Though her talent was evident from the word go. When called up for national duties, circa 2012, she scored a 31 on debut in the Rose Bowl games.
A fan of Virat Kohli, Perkins does boast of a feat that would make the ‘King Kohli’ himself proud.
Perhaps it’s a fact that she keeps tightly wrapped for glowing in self-admiration isn’t Katie Perkins. A testament to her glowing reflexes and amazing agility, Katie Perkins, when just 24, entered the Guinness Book of Records for catching 33 Tennis balls fired at her inside a minute.
Was that all?
They were hurled at Auckland’s greatest female cricketer at speeds of 100 kmph.
Yet to this day, there’s no proud showing off of the eye-popping feat on Facebook or wherever!
Though one of the finest moments for the brave batter came in 2015 against a Katherine Brunt, Rebecca Grundy, Laura Marsh-powered attack when batting at #7, Perkins fired 70 off 88 top-scoring again for a side featuring big names and sadly emerging on the wrong end of the result.
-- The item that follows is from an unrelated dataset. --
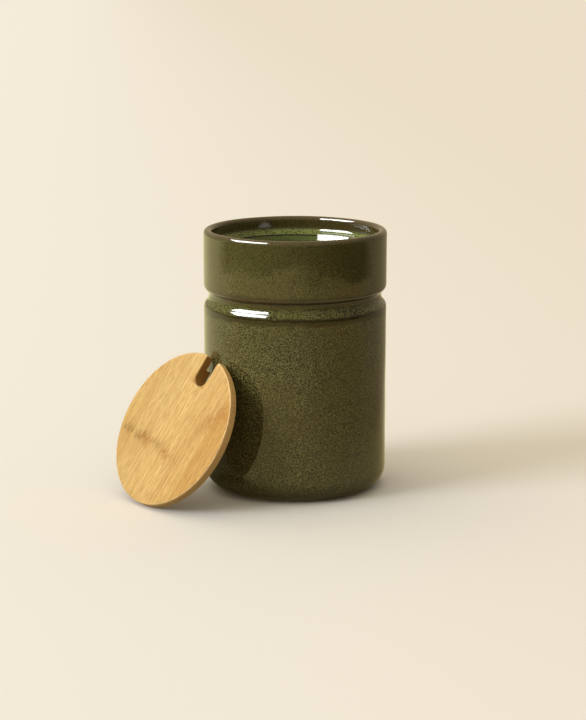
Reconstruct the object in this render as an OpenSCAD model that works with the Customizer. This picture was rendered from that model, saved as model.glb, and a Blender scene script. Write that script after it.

What the intrepid fan remembers well is that Shane Bond doubled up as a fierce cop, besides bowling back-breaking spells. Perhaps, it’s time to also give respect where its due; for a batter who scores whenever vital runs are needed by her side and also features for her Cornwall Cricket Club, Katie Perkins too happens to be a cop, going as far as being extended the 2019 Police Association Sportsperson of the Year award.
All of it, though, makes sense, truth be told.
For someone who’s given back to the society that gave her a chance to forge her own story, it’s only just and beautiful that one of New Zealand’s most giving and dutiful persons is policing too, in addition to proudly representing the White Ferns, one of cricket’s enigmas marked by a sense of purity and purpose.